Here, I've roughly applied a few strips of tape, then brushed it with Tamiya acrylic flat black, to see how well the tape takes paint. I need to paint the "canvas" black prior to the final colour, to stop the interior lamp from glowing through the plastic roof during evening runs. The water content of the acrylic paint tends to cause some bubbling in the tape. I'll replace the lot, and try some Tamiya enamel..

Out of curiosity, I also tried cheap masking tape. The effect is not what I want for this coach, but it seems excellent for representing a roof in need of repairs.

At this point, I decided I wanted the roofs' corners rounded off with an emery board.

25/01/20
After wiping the rooftop with alcohol, the alignment for the first strip of tape was marked out. As the tape was laid down, a pencil eraser was used to smooth the tape into the roof, and push out any trapped air.

Whilst the rounded corners improve the appearance of the coach, they certainly make it harder to "canvas". A pair of precision scissors was indispensable.

Tweezers and a small flat-blade were then used to fold the tape over, carefully rubbing it down into place.

Razor blades are perfect for this sort of thing. Thin enough to cut the tape right where it meets the coach sides, and sharp enough to require little pressure, reducing the chance of damaging anything.


Alignment marks for the next strip of tape were then made, allowing for a 3mm overlap.

As each strip was applied, it was folded over and trimmed before proceeding. I worked from both ends inward.
Apologies for the quality of some of these photos, the garish colour of the tape makes it difficult to photograph under my existing lighting.

26/01/20
Not too pleased with the result of working inward from the ends. The weird narrow strip in the center could've been avoided by placing the end strips another 5mm inward. But the tape was very time and energy-consuming to apply, so I'll try and live with it..

28/01/20
Two coats of brushed-on Tamiya enamel came out far better than the acrylic. No bubbling to speak of, though there are minor brush-marks. Given the usual viscosity of canvassed rooves' top dressings, I think I'll get away with it. After a third coat of black, I can mask off the body and topcoat spray the roof.

08/02/20
Canvassed rooves could plausibly be anything from black, to white, to brown or yellow. I figure a tan colour would look good, and further set the coach apart from my other stock.
Tamiya's TS-68 Wooden Deck Tan (incidentally the same colour as the interior walls) was used. The roof vent holes were masked with Blu-Tac.

29/02/20
After fitting a pair of Brandbright "torpedo" vents and a month of procrastination, the roof was lightly weathered. Even a newly-bought-and-repainted secondhand coach like this would at least have a grubby roof, because who the hell bothers cleaning them?

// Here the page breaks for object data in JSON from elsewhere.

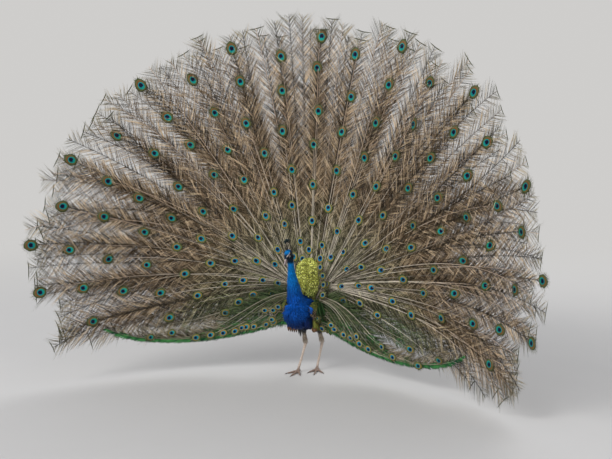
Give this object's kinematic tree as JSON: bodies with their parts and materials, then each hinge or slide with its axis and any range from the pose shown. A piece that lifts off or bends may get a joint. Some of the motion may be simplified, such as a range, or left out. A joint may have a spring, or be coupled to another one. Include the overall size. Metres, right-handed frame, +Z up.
{
  "type": "peacock",
  "caption": "Standing male Indian peafowl displaying its raised train: an upright cupped fan of eyespot feathers behind a slender blue neck and small crested head.",
  "frame": {"origin": "on the floor under the middle of the width and depth of the whole bird, raised train included", "axes": "+Z up from the floor, -Y the way the train and feet face, +X to the bird's left"},
  "size_m": [2.4872, 1.0216, 1.8936],
  "materials": {
    "body_blue": "satin feathered skin",
    "thigh_buff": "matt down",
    "bare_leg": "satin scales",
    "claw_horn": "satin horn",
    "bill_horn": "satin horn",
    "eye_dark": "wet gloss",
    "crest_feather": "satin feather",
    "wing_barred": "matt feather",
    "primary_chestnut": "matt feather",
    "back_gold": "metallic sheen on scale feathers",
    "tail_grey": "matt feather",
    "sword_green": "satin feather",
    "train_feather": "loose barbs with metallic eyespots"
  },
  "bodies": {
    "root": {"back_shield": "back_gold", "crest": "crest_feather", "head": "body_blue", "left_eye": "eye_dark", "left_foot": "bare_leg", "left_hind_claw": "claw_horn", "left_inner_claw": "claw_horn", "left_middle_claw": "claw_horn", "left_outer_claw": "claw_horn", "left_primaries": "primary_chestnut", "left_shank": "bare_leg", "left_sword_feathers": "sword_green", "left_thigh": "thigh_buff", "left_wing": "wing_barred", "lower_bill": "bill_horn", "neck": "body_blue", "right_eye": "eye_dark", "right_foot": "bare_leg", "right_hind_claw": "claw_horn", "right_inner_claw": "claw_horn", "right_middle_claw": "claw_horn", "right_outer_claw": "claw_horn", "right_primaries": "primary_chestnut", "right_shank": "bare_leg", "right_sword_feathers": "sword_green", "right_thigh": "thigh_buff", "right_wing": "wing_barred", "tail_feathers": "tail_grey", "train_left_01": "train_feather", "train_left_02": "train_feather", "train_left_03": "train_feather", "train_left_04": "train_feather", "train_left_05": "train_feather", "train_left_06": "train_feather", "train_left_07": "train_feather", "train_left_08": "train_feather", "train_left_09": "train_feather", "train_left_10": "train_feather", "train_middle": "train_feather", "train_right_01": "train_feather", "train_right_02": "train_feather", "train_right_03": "train_feather", "train_right_04": "train_feather", "train_right_05": "train_feather", "train_right_06": "train_feather", "train_right_07": "train_feather", "train_right_08": "train_feather", "train_right_09": "train_feather", "train_right_10": "train_feather", "trunk": "body_blue", "undertail": "tail_grey", "upper_bill": "bill_horn"}
  },
  "joints": []
}
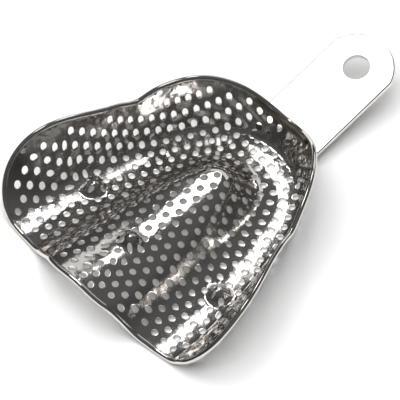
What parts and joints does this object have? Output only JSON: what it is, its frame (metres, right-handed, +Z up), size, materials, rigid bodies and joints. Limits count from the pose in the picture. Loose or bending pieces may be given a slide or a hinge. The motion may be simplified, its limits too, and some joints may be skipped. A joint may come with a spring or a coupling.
{
  "type": "impression tray",
  "caption": "Perforated metal upper impression tray: a pressed trough and palate with a wire rim, domed spacers and a flat handle with a hanging hole.",
  "frame": {"origin": "centre of the whole object's footprint, on the surface it lies on", "axes": "+Z up out of the impression side, -Y towards the handle's tip, X across the arch"},
  "size_m": [0.0674, 0.0948, 0.0159],
  "materials": {
    "bright_nickel_sheet": "bright nickel plate, slightly rippled by pressing",
    "polished_rim_wire": "polished nickel plate",
    "polished_handle": "polished nickel plate with fine rolling lines",
    "silver_braze": "plated braze, satin"
  },
  "bodies": {
    "root": {"tray_shell": "bright_nickel_sheet", "rim_wire": "polished_rim_wire", "handle": "polished_handle", "handle_braze": "silver_braze", "rim_braze": "silver_braze"}
  },
  "joints": []
}
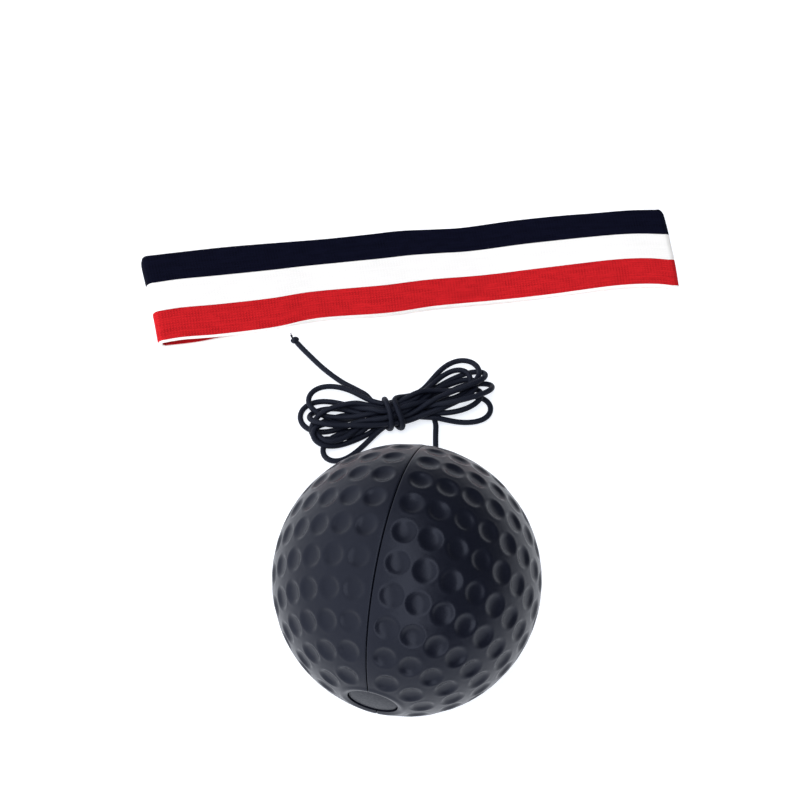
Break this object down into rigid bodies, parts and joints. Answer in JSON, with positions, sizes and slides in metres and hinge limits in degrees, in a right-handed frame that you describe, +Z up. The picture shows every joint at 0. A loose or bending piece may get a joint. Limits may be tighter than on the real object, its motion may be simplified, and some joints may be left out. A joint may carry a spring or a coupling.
{
  "type": "reflex ball headband",
  "caption": "Striped elastic head loop lying flat beside a dimpled foam ball on a thin elastic cord wound into a hank, for boxing reaction drills.",
  "frame": {"origin": "on the floor, under the middle of the box round the headband and ball", "axes": "+X along the flattened headband, +Y from the ball towards the headband, +Z up"},
  "size_m": [0.204, 0.1953, 0.08],
  "materials": {
    "navy_tape": "woven elastic tape, very dark navy, matt",
    "white_tape": "woven elastic tape, white, matt",
    "red_tape": "woven elastic tape, red, matt",
    "tape_end": "cut and turned end of the woven tape",
    "thread": "polyester sewing thread",
    "ball_foam": "moulded foam with a satin black skin",
    "plug_rubber": "smooth dark grey rubber",
    "washer_plastic": "plain moulded plastic",
    "braided_cord": "black braid over an elastic core"
  },
  "bodies": {
    "headband": {"navy_stripe_lower": "navy_tape", "white_stripe_lower": "white_tape", "red_stripe_lower": "red_tape", "seam_overlap": "tape_end", "seam_stitch_row_1": "thread", "seam_stitch_row_2": "thread"},
    "headband_top": {"navy_stripe_upper": "navy_tape", "white_stripe_upper": "white_tape", "red_stripe_upper": "red_tape"},
    "cord": {"cord_hank": "braided_cord", "cord_wrap_turn_1": "braided_cord", "cord_wrap_turn_2": "braided_cord", "cord_tail": "braided_cord", "cord_end_knot": "braided_cord"},
    "lead": {"cord_lead": "braided_cord"},
    "anchor": {"cord_in_ball": "braided_cord", "anchor_washer": "washer_plastic", "anchor_knot": "braided_cord"},
    "ball": {"ball_half_left": "ball_foam", "ball_half_right": "ball_foam", "ball_plug": "plug_rubber"}
  },
  "joints": [
    {"name": "headband_open", "type": "slide", "parent": "headband", "child": "headband_top", "axis": [0, 0, 1], "range_m": [0, 0.06], "stiffness_N_per_m": 20},
    {"name": "cord_apart", "type": "slide", "parent": "headband", "child": "cord", "axis": [0, -1, 0], "range_m": [0, 0.06]},
    {"name": "cord_stretch", "type": "slide", "parent": "cord", "child": "lead", "axis": [-0.1515, -0.9885, 0], "range_m": [0, 0.03], "stiffness_N_per_m": 25, "deforming": ["cord_lead"]},
    {"name": "ball_swing", "type": "hinge", "parent": "lead", "child": "anchor", "pos_m": [-0.00517, -0.02028, 0.038], "axis": [0, 0, 1], "range_deg": [-30, 30]},
    {"name": "ball_spin", "type": "hinge", "parent": "anchor", "child": "ball", "pos_m": [-0.0197, -0.0575, 0.04], "axis": [0.3631, 0.9304, -0.05], "continuous": true}
  ]
}
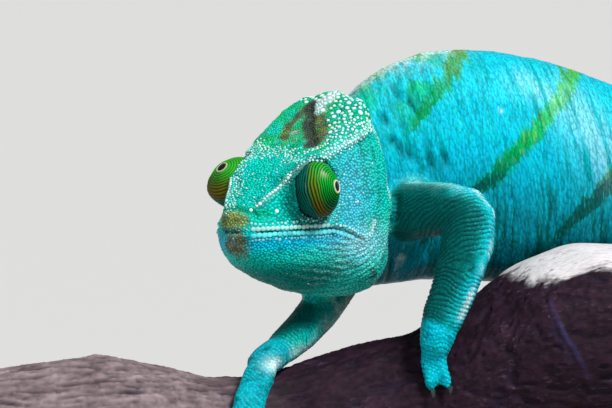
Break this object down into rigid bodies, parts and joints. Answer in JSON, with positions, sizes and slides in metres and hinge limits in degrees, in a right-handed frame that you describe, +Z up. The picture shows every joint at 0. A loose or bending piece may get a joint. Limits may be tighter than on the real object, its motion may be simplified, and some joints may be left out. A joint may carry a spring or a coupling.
{
  "type": "parson's chameleon model on a perch",
  "caption": "Life-size still model of a Parson's chameleon gripping a cut length of branch, its tail curled behind, held over a flat display base by plain rods.",
  "frame": {"origin": "centre of the stand base's underside, where it rests on a table", "axes": "-X is the way the animal walks, its left side faces -Y, +Z is up"},
  "size_m": [0.3447, 0.116, 0.1879],
  "materials": {
    "skin": "painted skin, turquoise with oblique green-yellow stripes, granular scales and white beads on the head's ridges, a soft sheen",
    "eyelids": "fused eyelids in fine concentric rings of green, yellow and orange-brown",
    "eyes": "black pupil with a pale ring, wet gloss",
    "claws": "smooth grey-green horn",
    "bark": "rough dark purple-brown bark, worn to pale smooth wood on the knob",
    "base_wood": "satin-varnished plain wood",
    "rod_steel": "plain brushed rod"
  },
  "bodies": {
    "root": {"eyeball_left": "eyes", "eyeball_right": "eyes", "eyelid_left": "eyelids", "eyelid_right": "eyelids", "foot_left": "skin", "foot_left_inner_claw_1": "claws", "foot_left_inner_claw_2": "claws", "foot_left_inner_toes": "skin", "foot_left_outer_claw_1": "claws", "foot_left_outer_claw_2": "claws", "foot_left_outer_claw_3": "claws", "foot_left_outer_toes": "skin", "foot_right": "skin", "foot_right_inner_claw_1": "claws", "foot_right_inner_claw_2": "claws", "foot_right_inner_toes": "skin", "foot_right_outer_claw_1": "claws", "foot_right_outer_claw_2": "claws", "foot_right_outer_claw_3": "claws", "foot_right_outer_toes": "skin", "forearm_left": "skin", "forearm_right": "skin", "hand_left": "skin", "hand_left_inner_claw_1": "claws", "hand_left_inner_claw_2": "claws", "hand_left_inner_claw_3": "claws", "hand_left_inner_toes": "skin", "hand_left_outer_claw_1": "claws", "hand_left_outer_claw_2": "claws", "hand_left_outer_toes": "skin", "hand_right": "skin", "hand_right_inner_claw_1": "claws", "hand_right_inner_claw_2": "claws", "hand_right_inner_claw_3": "claws", "hand_right_inner_toes": "skin", "hand_right_outer_claw_1": "claws", "hand_right_outer_claw_2": "claws", "hand_right_outer_toes": "skin", "head": "skin", "lower_jaw": "skin", "neck": "skin", "perch": "bark", "shin_left": "skin", "shin_right": "skin", "stand_base": "base_wood", "stand_rod_front": "rod_steel", "stand_rod_rear": "rod_steel", "tail_1": "skin", "tail_2": "skin", "tail_3": "skin", "tail_4": "skin", "tail_5": "skin", "tail_6": "skin", "thigh_left": "skin", "thigh_right": "skin", "trunk": "skin", "upper_arm_left": "skin", "upper_arm_right": "skin"}
  },
  "joints": []
}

The process wasn't photographed as I'm still flying mostly-blind when it comes to weathering, I and didn't expect it to turn out well. After masking off again, black weathering powder was stippled and wiped perpendicularly across the roof to suggest streaking from rain, using a wedge-shaped makeup sponge. The effect was a little too heavy, so after a light sealing coat of Tamiya TS-13 Gloss Clear, the roof was slightly dulled with a very light "misting" of AS-2 Light Gray (IJN) I had handy.

This was followed by several light passes with the TS-68 Wooden Deck Tan again, mainly down either side of the roof, leaving the center of the roof with a darker, dirtier appearance. It was then sealed with TS-80 Flat Clear. I was going to paint the ventilators flat black again, but figure they look good as-is.

08/04/20
My wiring isn't as nice as I'd like, but it'll work. The batteries and their holder were brushed flat black, along with the steel hand-rails. Bogeys refitted and the bearings oiled with a 50/50 mix of engine oil and 3-in-1, applied with a flat-blade screwdriver.

After entering the coach into the loco/wagon records, I can call this one finished.
It's only taken me fifteen months to complete.